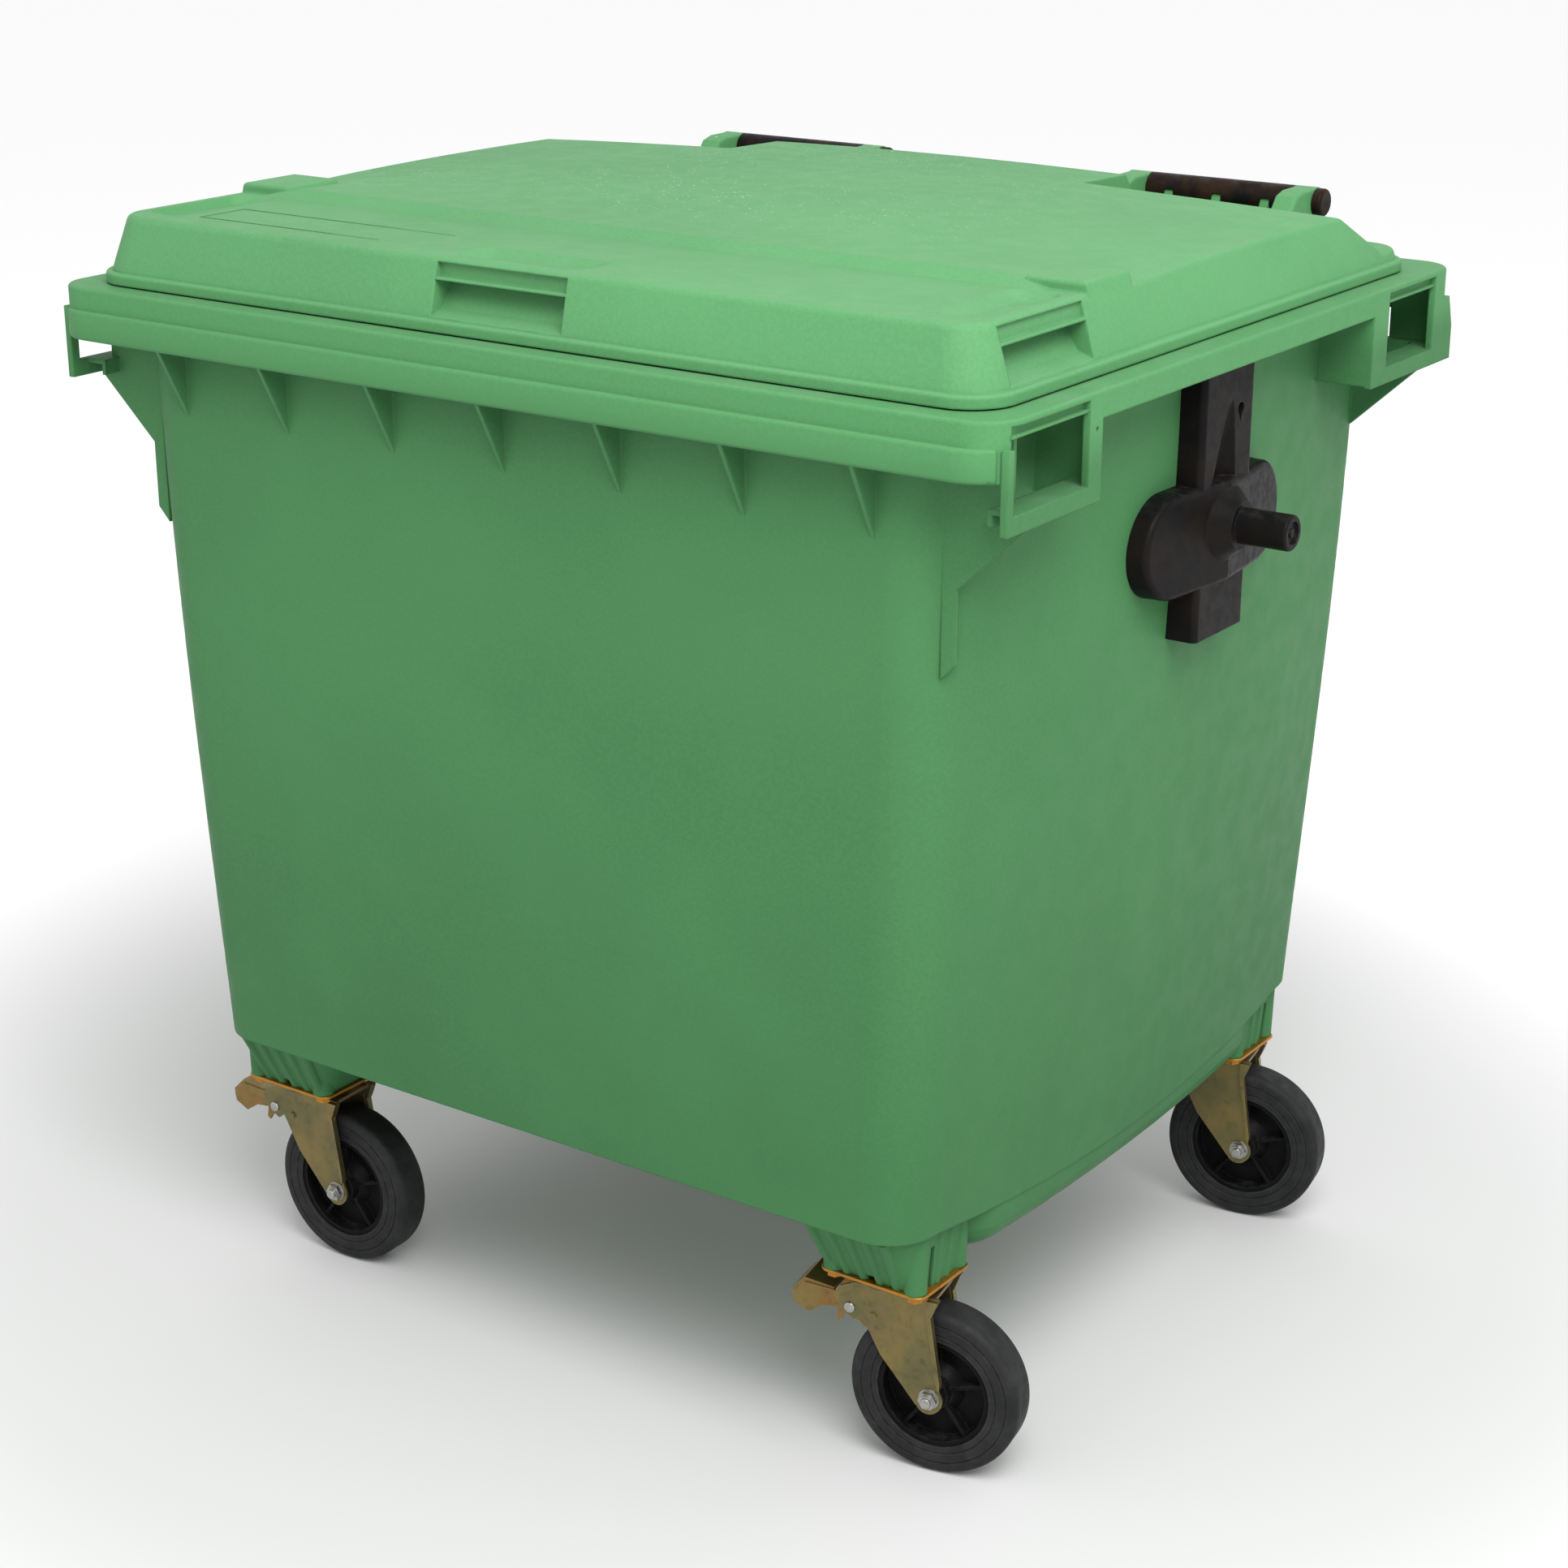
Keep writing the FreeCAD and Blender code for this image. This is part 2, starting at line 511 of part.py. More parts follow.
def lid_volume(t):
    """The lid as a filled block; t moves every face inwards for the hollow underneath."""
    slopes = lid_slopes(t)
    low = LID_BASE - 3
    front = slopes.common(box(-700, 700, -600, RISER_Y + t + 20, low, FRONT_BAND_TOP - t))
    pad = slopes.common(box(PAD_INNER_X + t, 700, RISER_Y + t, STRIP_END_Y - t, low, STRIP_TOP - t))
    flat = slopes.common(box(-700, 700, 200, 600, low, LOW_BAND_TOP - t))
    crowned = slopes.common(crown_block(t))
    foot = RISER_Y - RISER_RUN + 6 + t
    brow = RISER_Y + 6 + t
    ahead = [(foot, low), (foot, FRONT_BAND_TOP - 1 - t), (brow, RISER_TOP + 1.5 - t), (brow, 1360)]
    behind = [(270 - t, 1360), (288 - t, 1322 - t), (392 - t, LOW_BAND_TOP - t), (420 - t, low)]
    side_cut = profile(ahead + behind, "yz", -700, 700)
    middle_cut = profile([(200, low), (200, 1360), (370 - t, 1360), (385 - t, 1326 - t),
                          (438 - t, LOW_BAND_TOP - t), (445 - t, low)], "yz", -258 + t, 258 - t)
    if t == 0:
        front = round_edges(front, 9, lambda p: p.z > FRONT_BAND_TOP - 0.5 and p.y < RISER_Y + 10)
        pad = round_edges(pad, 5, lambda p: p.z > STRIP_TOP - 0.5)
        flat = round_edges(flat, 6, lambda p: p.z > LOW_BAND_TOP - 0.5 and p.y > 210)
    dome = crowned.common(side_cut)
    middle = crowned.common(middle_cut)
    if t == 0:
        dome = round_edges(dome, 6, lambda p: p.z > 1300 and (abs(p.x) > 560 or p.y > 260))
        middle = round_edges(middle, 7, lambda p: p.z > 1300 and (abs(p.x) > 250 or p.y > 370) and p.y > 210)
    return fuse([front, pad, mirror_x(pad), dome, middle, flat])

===

* REQUEST
Write out the whole listing again, exactly as it stands.

* THE ANSWER
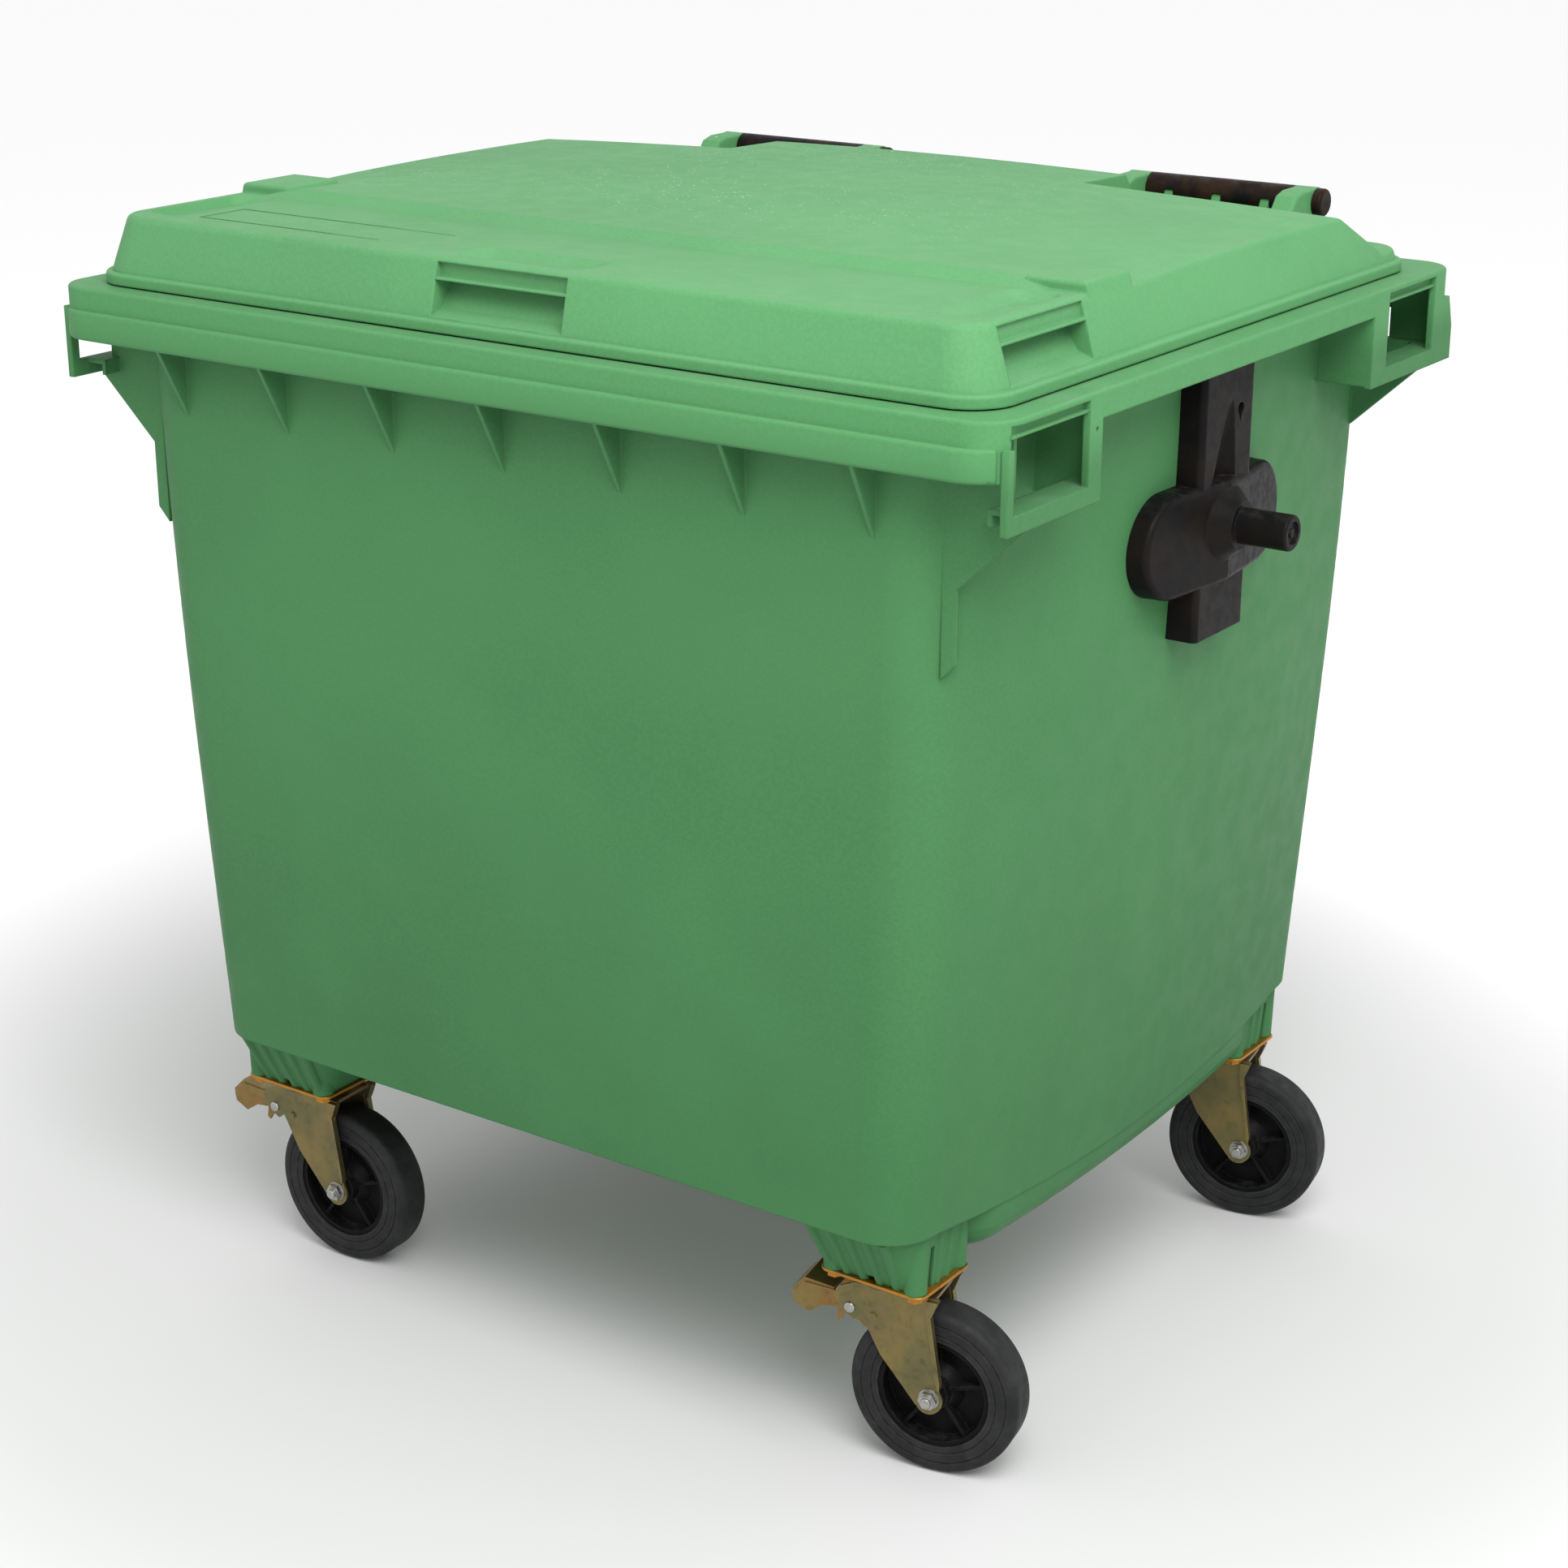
Keep writing the FreeCAD and Blender code for this image. This is part 2, starting at line 511 of part.py. More parts follow.
def lid_volume(t):
    """The lid as a filled block; t moves every face inwards for the hollow underneath."""
    slopes = lid_slopes(t)
    low = LID_BASE - 3
    front = slopes.common(box(-700, 700, -600, RISER_Y + t + 20, low, FRONT_BAND_TOP - t))
    pad = slopes.common(box(PAD_INNER_X + t, 700, RISER_Y + t, STRIP_END_Y - t, low, STRIP_TOP - t))
    flat = slopes.common(box(-700, 700, 200, 600, low, LOW_BAND_TOP - t))
    crowned = slopes.common(crown_block(t))
    foot = RISER_Y - RISER_RUN + 6 + t
    brow = RISER_Y + 6 + t
    ahead = [(foot, low), (foot, FRONT_BAND_TOP - 1 - t), (brow, RISER_TOP + 1.5 - t), (brow, 1360)]
    behind = [(270 - t, 1360), (288 - t, 1322 - t), (392 - t, LOW_BAND_TOP - t), (420 - t, low)]
    side_cut = profile(ahead + behind, "yz", -700, 700)
    middle_cut = profile([(200, low), (200, 1360), (370 - t, 1360), (385 - t, 1326 - t),
                          (438 - t, LOW_BAND_TOP - t), (445 - t, low)], "yz", -258 + t, 258 - t)
    if t == 0:
        front = round_edges(front, 9, lambda p: p.z > FRONT_BAND_TOP - 0.5 and p.y < RISER_Y + 10)
        pad = round_edges(pad, 5, lambda p: p.z > STRIP_TOP - 0.5)
        flat = round_edges(flat, 6, lambda p: p.z > LOW_BAND_TOP - 0.5 and p.y > 210)
    dome = crowned.common(side_cut)
    middle = crowned.common(middle_cut)
    if t == 0:
        dome = round_edges(dome, 6, lambda p: p.z > 1300 and (abs(p.x) > 560 or p.y > 260))
        middle = round_edges(middle, 7, lambda p: p.z > 1300 and (abs(p.x) > 250 or p.y > 370) and p.y > 210)
    return fuse([front, pad, mirror_x(pad), dome, middle, flat])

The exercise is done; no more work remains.